More broadly, the category extends to all forms of guard labor, planned obsolescence and subsidized waste, and all restraints on competition that make the market safe for large, inefficient bureaucracies with high overhead that, in Ivan Illich’s words, increase the cost of making and doing anything by 300% or 400%. And this 300% or 400% increase goes entirely to a class of parasitic rentiers. And it includes the “radical monopolies,” to use another good term of Illich’s, that render people artificially dependent on the output of some industry (the classic example is subsidies to freeways and regulatory mandates to sprawl and monoculture development, which make it impossible to access work and shopping by foot, bicycle or streetcar and transform the automobile into a necessity of life).
In every case, the principle is what Thorstein Veblen called “serviceable disserviceability”: Collecting tribute for the “service” of not obstructing production.
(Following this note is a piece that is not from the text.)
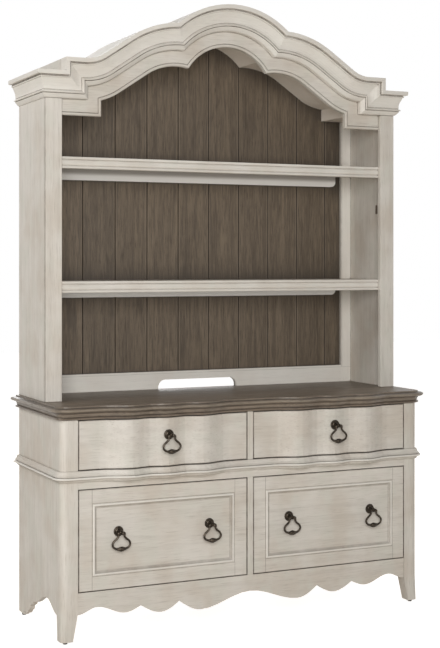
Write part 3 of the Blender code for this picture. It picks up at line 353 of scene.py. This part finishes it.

It should go without saying that none of these things — all of which were involved in transferring wealth upwards from the producing population and concentrating it in the hands of a small propertied class — would be permitted in a society based on voluntary association and free exchange.
But besides all that, new production technologies are rendering earlier distinctions between being “in business” and “out of business,” or between being “employed” and “unemployed,” increasingly meaningless — and in the process rendering obsolete the whole idea of a capitalist wage system emerging from the process of winners and losers.
Not that sorting itself is bad — competition that causes people to shift from things they’re comparatively worse at to things they’re better at is good, so long as 1) there are no harsh, abrupt dislocations; 2) people are cushioned and able to ride out periods of change comfortably; and 3) there is no permanent class of losers.